The Crazy Horse Memorial, when completed, will dwarf any other sculpture on the planet. Already it is an awe-inspiring sight. Carved in the round, and depicting Chief Crazy Horse astride his steed, it will be as high as a 56-story building and longer than two football fields. And the project is more than just a sculpture. A museum, the Indian University of North America and a medical training center are planned for the adjacent land.
Although Korczak himself died in 1982 the work continues, carried on by his widow and several of their children. The project has been under construction for 60 years now, and continues to be financed by admission fees to the site, the sale of giftware, and private contributions of money and equipment.
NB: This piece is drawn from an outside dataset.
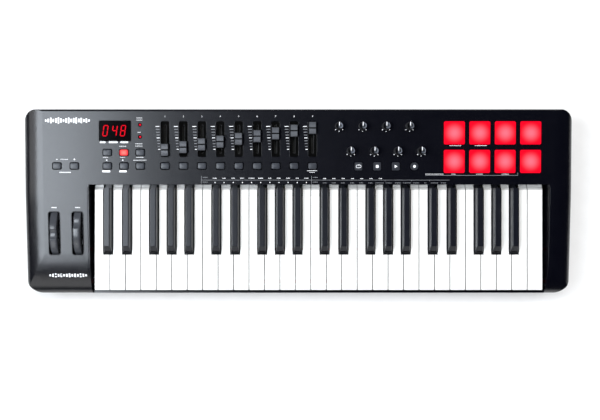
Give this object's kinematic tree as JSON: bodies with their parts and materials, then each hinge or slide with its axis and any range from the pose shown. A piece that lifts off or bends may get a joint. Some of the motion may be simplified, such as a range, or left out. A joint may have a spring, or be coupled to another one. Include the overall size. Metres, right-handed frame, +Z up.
{
  "type": "midi keyboard controller",
  "caption": "Desktop MIDI controller keyboard: full-size piano keys, pitch and modulation wheels, sliders, knobs, lit drum pads, buttons and a small display in a black case.",
  "frame": {"origin": "on the plane of the rubber feet, in the middle of the case's width, 139.5 mm behind its front edge and 136.7 mm in front of its rear edge", "axes": "+X to the player's right along the keys, +Y away from the player towards the rear sockets, +Z up"},
  "size_m": [0.82, 0.2762, 0.094],
  "materials": {
    "panel_black": "satin black ABS with a fine moulded texture",
    "base_black": "matt black ABS",
    "screw_steel": "black-zinc plated steel",
    "foot_rubber": "matt black rubber",
    "key_white": "glossy white",
    "key_black": "satin black",
    "chassis_grey": "moulded grey",
    "steel": "bright steel",
    "board_green": "solder-masked circuit board",
    "dome_silicone": "grey silicone",
    "felt_red": "wool felt",
    "component_black": "moulded component body",
    "window_smoke": "smoked red acrylic",
    "led_red": "red tinted lens",
    "fader_black": "satin black cap",
    "knob_black": "black cap with a white pointer",
    "button_black": "satin black button",
    "transport_grey": "dark grey button",
    "pad_red": "translucent silicone lit red from below",
    "wheel_black": "black with a soft rim"
  },
  "bodies": {
    "root": {"top_housing": "panel_black", "bottom_housing": "base_black", "case_screws": "screw_steel", "rubber_feet": "foot_rubber", "keybed_chassis": "chassis_grey", "key_pivot_rod": "steel", "key_contact_board": "board_green", "key_contact_domes": "dome_silicone", "key_return_springs": "steel", "key_stop_felts": "felt_red", "boards_and_ribbons": "board_green", "fader_potentiometers": "component_black", "rotary_potentiometers": "component_black", "button_switches": "component_black", "display_module": "component_black", "display_window": "window_smoke", "status_leds": "led_red", "pad_sensor_board": "board_green", "wheel_bracket": "chassis_grey", "pitch_return_spring": "steel", "usb_socket": "steel", "sustain_jack": "component_black", "power_switch_housing": "component_black"},
    "white_keys_1_ceg_b": {"white_keys_1_ceg_b": "key_white"},
    "white_keys_1_dfa": {"white_keys_1_dfa": "key_white"},
    "white_keys_2_ceg_b": {"white_keys_2_ceg_b": "key_white"},
    "white_keys_2_dfa": {"white_keys_2_dfa": "key_white"},
    "white_keys_3_ceg_b": {"white_keys_3_ceg_b": "key_white"},
    "white_keys_3_dfa": {"white_keys_3_dfa": "key_white"},
    "white_keys_4_ceg_b": {"white_keys_4_ceg_b": "key_white"},
    "white_keys_4_dfa": {"white_keys_4_dfa": "key_white"},
    "black_keys_1": {"black_keys_1": "key_black"},
    "black_keys_2": {"black_keys_2": "key_black"},
    "black_keys_3": {"black_keys_3": "key_black"},
    "black_keys_4": {"black_keys_4": "key_black"},
    "fader_1": {"fader_1": "fader_black"},
    "fader_2": {"fader_2": "fader_black"},
    "fader_3": {"fader_3": "fader_black"},
    "fader_4": {"fader_4": "fader_black"},
    "fader_5": {"fader_5": "fader_black"},
    "fader_6": {"fader_6": "fader_black"},
    "fader_7": {"fader_7": "fader_black"},
    "fader_8": {"fader_8": "fader_black"},
    "fader_9": {"fader_9": "fader_black"},
    "knob_1": {"knob_1": "knob_black"},
    "knob_2": {"knob_2": "knob_black"},
    "knob_3": {"knob_3": "knob_black"},
    "knob_4": {"knob_4": "knob_black"},
    "knob_5": {"knob_5": "knob_black"},
    "knob_6": {"knob_6": "knob_black"},
    "knob_7": {"knob_7": "knob_black"},
    "knob_8": {"knob_8": "knob_black"},
    "octave_buttons": {"octave_buttons": "button_black"},
    "edit_buttons": {"edit_buttons": "button_black"},
    "fader_buttons": {"fader_buttons": "button_black"},
    "transport_buttons": {"transport_buttons": "transport_grey"},
    "drum_pads": {"drum_pads": "pad_red"},
    "pitch_wheel": {"pitch_wheel": "wheel_black"},
    "mod_wheel": {"mod_wheel": "wheel_black"},
    "power_rocker": {"power_rocker": "component_black"}
  },
  "joints": [
    {"name": "white_keys_1_ceg_b_hinge", "type": "hinge", "parent": "root", "child": "white_keys_1_ceg_b", "pos_m": [0.0305, 0.08, 0.0475], "axis": [1, 0, 0], "range_deg": [0, 2.7], "stiffness_Nm_per_rad": 3.2, "springref_deg": -6.3, "deforming": ["key_contact_domes", "key_return_springs"]},
    {"name": "white_keys_1_dfa_hinge", "type": "hinge", "parent": "root", "child": "white_keys_1_dfa", "pos_m": [0.0305, 0.08, 0.0475], "axis": [1, 0, 0], "range_deg": [0, 2.7], "stiffness_Nm_per_rad": 2.4, "springref_deg": -6.3, "deforming": ["key_contact_domes", "key_return_springs"]},
    {"name": "white_keys_2_ceg_b_hinge", "type": "hinge", "parent": "root", "child": "white_keys_2_ceg_b", "pos_m": [0.0305, 0.08, 0.0475], "axis": [1, 0, 0], "range_deg": [0, 2.7], "stiffness_Nm_per_rad": 3.2, "springref_deg": -6.3, "deforming": ["key_contact_domes", "key_return_springs"]},
    {"name": "white_keys_2_dfa_hinge", "type": "hinge", "parent": "root", "child": "white_keys_2_dfa", "pos_m": [0.0305, 0.08, 0.0475], "axis": [1, 0, 0], "range_deg": [0, 2.7], "stiffness_Nm_per_rad": 2.4, "springref_deg": -6.3, "deforming": ["key_contact_domes", "key_return_springs"]},
    {"name": "white_keys_3_ceg_b_hinge", "type": "hinge", "parent": "root", "child": "white_keys_3_ceg_b", "pos_m": [0.0305, 0.08, 0.0475], "axis": [1, 0, 0], "range_deg": [0, 2.7], "stiffness_Nm_per_rad": 3.2, "springref_deg": -6.3, "deforming": ["key_contact_domes", "key_return_springs"]},
    {"name": "white_keys_3_dfa_hinge", "type": "hinge", "parent": "root", "child": "white_keys_3_dfa", "pos_m": [0.0305, 0.08, 0.0475], "axis": [1, 0, 0], "range_deg": [0, 2.7], "stiffness_Nm_per_rad": 2.4, "springref_deg": -6.3, "deforming": ["key_contact_domes", "key_return_springs"]},
    {"name": "white_keys_4_ceg_b_hinge", "type": "hinge", "parent": "root", "child": "white_keys_4_ceg_b", "pos_m": [0.0305, 0.08, 0.0475], "axis": [1, 0, 0], "range_deg": [0, 2.7], "stiffness_Nm_per_rad": 4, "springref_deg": -6.3, "deforming": ["key_contact_domes", "key_return_springs"]},
    {"name": "white_keys_4_dfa_hinge", "type": "hinge", "parent": "root", "child": "white_keys_4_dfa", "pos_m": [0.0305, 0.08, 0.0475], "axis": [1, 0, 0], "range_deg": [0, 2.7], "stiffness_Nm_per_rad": 2.4, "springref_deg": -6.3, "deforming": ["key_contact_domes", "key_return_springs"]},
    {"name": "black_keys_1_hinge", "type": "hinge", "parent": "root", "child": "black_keys_1", "pos_m": [0.0305, 0.08, 0.0475], "axis": [1, 0, 0], "range_deg": [0, 2.7], "stiffness_Nm_per_rad": 3.1, "springref_deg": -6.3, "deforming": ["key_contact_domes", "key_return_springs"]},
    {"name": "black_keys_2_hinge", "type": "hinge", "parent": "root", "child": "black_keys_2", "pos_m": [0.0305, 0.08, 0.0475], "axis": [1, 0, 0], "range_deg": [0, 2.7], "stiffness_Nm_per_rad": 3.1, "springref_deg": -6.3, "deforming": ["key_contact_domes", "key_return_springs"]},
    {"name": "black_keys_3_hinge", "type": "hinge", "parent": "root", "child": "black_keys_3", "pos_m": [0.0305, 0.08, 0.0475], "axis": [1, 0, 0], "range_deg": [0, 2.7], "stiffness_Nm_per_rad": 3.1, "springref_deg": -6.3, "deforming": ["key_contact_domes", "key_return_springs"]},
    {"name": "black_keys_4_hinge", "type": "hinge", "parent": "root", "child": "black_keys_4", "pos_m": [0.0305, 0.08, 0.0475], "axis": [1, 0, 0], "range_deg": [0, 2.7], "stiffness_Nm_per_rad": 3.1, "springref_deg": -6.3, "deforming": ["key_contact_domes", "key_return_springs"]},
    {"name": "fader_1_slide", "type": "slide", "parent": "root", "child": "fader_1", "axis": [0, 0.9994, 0.0349], "range_m": [0, 0.0324]},
    {"name": "fader_2_slide", "type": "slide", "parent": "root", "child": "fader_2", "axis": [0, 0.9994, 0.0349], "range_m": [-0.00405, 0.02835]},
    {"name": "fader_3_slide", "type": "slide", "parent": "root", "child": "fader_3", "axis": [0, 0.9994, 0.0349], "range_m": [-0.0081, 0.0243]},
    {"name": "fader_4_slide", "type": "slide", "parent": "root", "child": "fader_4", "axis": [0, 0.9994, 0.0349], "range_m": [-0.01215, 0.02025]},
    {"name": "fader_5_slide", "type": "slide", "parent": "root", "child": "fader_5", "axis": [0, 0.9994, 0.0349], "range_m": [-0.0162, 0.0162]},
    {"name": "fader_6_slide", "type": "slide", "parent": "root", "child": "fader_6", "axis": [0, 0.9994, 0.0349], "range_m": [-0.02025, 0.01215]},
    {"name": "fader_7_slide", "type": "slide", "parent": "root", "child": "fader_7", "axis": [0, 0.9994, 0.0349], "range_m": [-0.0243, 0.0081]},
    {"name": "fader_8_slide", "type": "slide", "parent": "root", "child": "fader_8", "axis": [0, 0.9994, 0.0349], "range_m": [-0.02835, 0.00405]},
    {"name": "fader_9_slide", "type": "slide", "parent": "root", "child": "fader_9", "axis": [0, 0.9994, 0.0349], "range_m": [-0.0324, 0]},
    {"name": "knob_1_turn", "type": "hinge", "parent": "root", "child": "knob_1", "pos_m": [0.0606, 0.11145, 0.07902], "axis": [0, -0.0349, 0.9994], "range_deg": [-145, 145]},
    {"name": "knob_2_turn", "type": "hinge", "parent": "root", "child": "knob_2", "pos_m": [0.09545, 0.11145, 0.07902], "axis": [0, -0.0349, 0.9994], "range_deg": [-145, 145]},
    {"name": "knob_3_turn", "type": "hinge", "parent": "root", "child": "knob_3", "pos_m": [0.1303, 0.11145, 0.07902], "axis": [0, -0.0349, 0.9994], "range_deg": [-145, 145]},
    {"name": "knob_4_turn", "type": "hinge", "parent": "root", "child": "knob_4", "pos_m": [0.16515, 0.11145, 0.07902], "axis": [0, -0.0349, 0.9994], "range_deg": [-145, 145]},
    {"name": "knob_5_turn", "type": "hinge", "parent": "root", "child": "knob_5", "pos_m": [0.07802, 0.07477, 0.07774], "axis": [0, -0.0349, 0.9994], "range_deg": [-145, 145]},
    {"name": "knob_6_turn", "type": "hinge", "parent": "root", "child": "knob_6", "pos_m": [0.11288, 0.07477, 0.07774], "axis": [0, -0.0349, 0.9994], "range_deg": [-145, 145]},
    {"name": "knob_7_turn", "type": "hinge", "parent": "root", "child": "knob_7", "pos_m": [0.14772, 0.07477, 0.07774], "axis": [0, -0.0349, 0.9994], "range_deg": [-145, 145]},
    {"name": "knob_8_turn", "type": "hinge", "parent": "root", "child": "knob_8", "pos_m": [0.18257, 0.07477, 0.07774], "axis": [0, -0.0349, 0.9994], "range_deg": [-145, 145]},
    {"name": "octave_buttons_press", "type": "slide", "parent": "root", "child": "octave_buttons", "axis": [0, 0.0349, -0.9994], "range_m": [0, 0.0008], "stiffness_N_per_m": 500, "springref_m": -0.0008},
    {"name": "edit_buttons_press", "type": "slide", "parent": "root", "child": "edit_buttons", "axis": [0, 0.0349, -0.9994], "range_m": [0, 0.0008], "stiffness_N_per_m": 1500, "springref_m": -0.0008},
    {"name": "fader_buttons_press", "type": "slide", "parent": "root", "child": "fader_buttons", "axis": [0, 0.0349, -0.9994], "range_m": [0, 0.0008], "stiffness_N_per_m": 2250, "springref_m": -0.0008},
    {"name": "transport_buttons_press", "type": "slide", "parent": "root", "child": "transport_buttons", "axis": [0, 0.0349, -0.9994], "range_m": [0, 0.0008], "stiffness_N_per_m": 1000, "springref_m": -0.0008},
    {"name": "drum_pads_press", "type": "slide", "parent": "root", "child": "drum_pads", "axis": [0, 0.0349, -0.9994], "range_m": [0, 0.0007], "stiffness_N_per_m": 8000, "springref_m": -0.0005},
    {"name": "pitch_wheel_turn", "type": "hinge", "parent": "root", "child": "pitch_wheel", "pos_m": [-0.3647, -0.04496, 0.0388], "axis": [1, 0, 0], "range_deg": [-40, 40], "stiffness_Nm_per_rad": 0.08, "deforming": ["pitch_return_spring"]},
    {"name": "mod_wheel_turn", "type": "hinge", "parent": "root", "child": "mod_wheel", "pos_m": [-0.3299, -0.04496, 0.0388], "axis": [1, 0, 0], "range_deg": [-17.1, 62.9]},
    {"name": "power_rocker_tilt", "type": "hinge", "parent": "root", "child": "power_rocker", "pos_m": [-0.32, 0.1287, 0.052], "axis": [1, 0, 0], "range_deg": [-12, 0]}
  ]
}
Discussing how he devoted his life to a project he would never see completed, Korczak once explained his amazing dedication in inspiring words: "The world asks you one question, only one… Did you do the job? And in my book there's only one answer: 'Yes!' You don't answer 'I would have done the job if I'd had the money. I would have done the job if people had been sympathetic, or understood what I was trying to do. I would have done the job if I hadn't gotten hurt, or crippled', and God knows I've been crippled. You don't even say 'I would have done the job if I hadn't died!' … I don't buy it! There's only one answer: 'Yes!'"
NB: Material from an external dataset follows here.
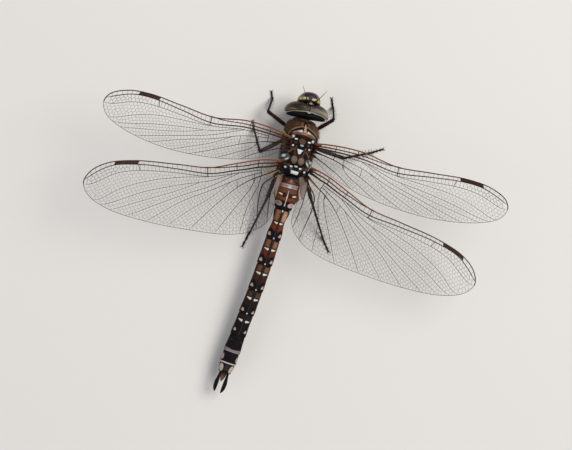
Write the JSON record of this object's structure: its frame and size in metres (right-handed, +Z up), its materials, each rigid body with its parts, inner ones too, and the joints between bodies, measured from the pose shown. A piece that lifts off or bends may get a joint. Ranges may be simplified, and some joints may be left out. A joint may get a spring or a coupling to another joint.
{
  "type": "dragonfly, male migrant hawker, life-size still model",
  "caption": "Brown hawker dragonfly resting on its feet with clear wings spread, slender banded abdomen and large eyes.",
  "frame": {"origin": "middle of the box around the part, on the floor under its six feet", "axes": "+X to the animal's left, +Y towards its tail, +Z up"},
  "size_m": [0.0816, 0.063, 0.023],
  "materials": {
    "eye": "glossy brown-grey compound eye with a paler lower rim",
    "head_shell": "black hard shell behind the eyes",
    "face_plate": "yellowish face plates with a blue-black mark on top",
    "feeler": "black bristle",
    "thorax_shell": "downy brown shell with black seams and pale spots",
    "abdomen_shell": "red-brown to black shell with pale paired spots",
    "clasper": "black claspers",
    "wing": "clear wing membrane with brown veins",
    "leg": "black and dark red-brown spiny legs"
  },
  "bodies": {
    "root": {"eye_left": "eye", "eye_right": "eye", "head": "head_shell", "vertex": "head_shell", "frons": "face_plate", "clypeus": "face_plate", "labrum": "face_plate", "mouthparts": "face_plate", "antenna_left": "feeler", "antenna_right": "feeler", "prothorax": "thorax_shell", "thorax": "thorax_shell", "abdomen_1": "abdomen_shell", "abdomen_2": "abdomen_shell", "abdomen_3": "abdomen_shell", "abdomen_4": "abdomen_shell", "abdomen_5": "abdomen_shell", "abdomen_6": "abdomen_shell", "abdomen_7": "abdomen_shell", "abdomen_8": "abdomen_shell", "abdomen_9": "abdomen_shell", "abdomen_10": "abdomen_shell", "cercus_left": "clasper", "cercus_right": "clasper", "epiproct": "clasper", "wing_fore_left": "wing", "wing_fore_right": "wing", "wing_hind_left": "wing", "wing_hind_right": "wing", "coxa_front_left": "leg", "femur_front_left": "leg", "tibia_front_left": "leg", "tarsus_front_left": "leg", "coxa_front_right": "leg", "femur_front_right": "leg", "tibia_front_right": "leg", "tarsus_front_right": "leg", "coxa_middle_left": "leg", "femur_middle_left": "leg", "tibia_middle_left": "leg", "tarsus_middle_left": "leg", "coxa_middle_right": "leg", "femur_middle_right": "leg", "tibia_middle_right": "leg", "tarsus_middle_right": "leg", "coxa_hind_left": "leg", "femur_hind_left": "leg", "tibia_hind_left": "leg", "tarsus_hind_left": "leg", "coxa_hind_right": "leg", "femur_hind_right": "leg", "tibia_hind_right": "leg", "tarsus_hind_right": "leg"}
  },
  "joints": []
}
Unlike Mount Rushmore, which is named after a New York lawyer and was paid for with money taken from the public, Crazy Horse is being paid for with funds given voluntarily by people who want it to be completed, even if it is only after they have gone. It is a superb tribute, not only to Crazy Horse – a genuine American hero – but also to the private enterprise system itself, and to what a single individual with a dream can achieve.
Korczak said, "When the legends die the dreams end. When the dreams end there is no more greatness." Anyone interested in helping keep the dream alive, or just to learn more about the project, should visit www.crazyhorse.org.
Now, back to Big and Rich. According to my crappy notes which I was hurriedly scratching down as Arlene related the story, there was a guy in the audience that night when Big & Rich performed at the Buffalo Bodega Steakhouse Bar/Saloon in Deadwood. He was so impressed with Big and Rich that he likened them to the "new Brooks and Dunn." The guy from New Orleans brought out a guy from Warner, they showcased Big and Rich, and there you go. The rest, as they say, is history. Now, my story, or rather, Arlene's story, doesn't end here. There was a bartender at the Buffalo Bodega by the name of Niles Harris. Once a year, on November 8, Niles, according to Arlene, would don a tuxedo, drive his sports car down Main Street, go to the Buffalo Bar, and down a drink in honor of his buddies killed in Viet Nam. When Big and Rich heard about this, they were so taken by the story that they wrote the song The 8th of November. Lyrics here. And my notes say that Big and Rich actually bought Niles a motorcycle. I hope to goodness I have all this right. But wait! There's MORE!! This is the historic Franklin Hotel in Deadwood, South Dakota. I thought Arlene said Big and Rich did a video of Ride a Cowboy Save a Horse in Deadwood which started at the Franklin Hotel. But I couldn't find it. I did find this video though. That must be what Arlene was talking about. Big and Rich also wrote Deadwood Mountain.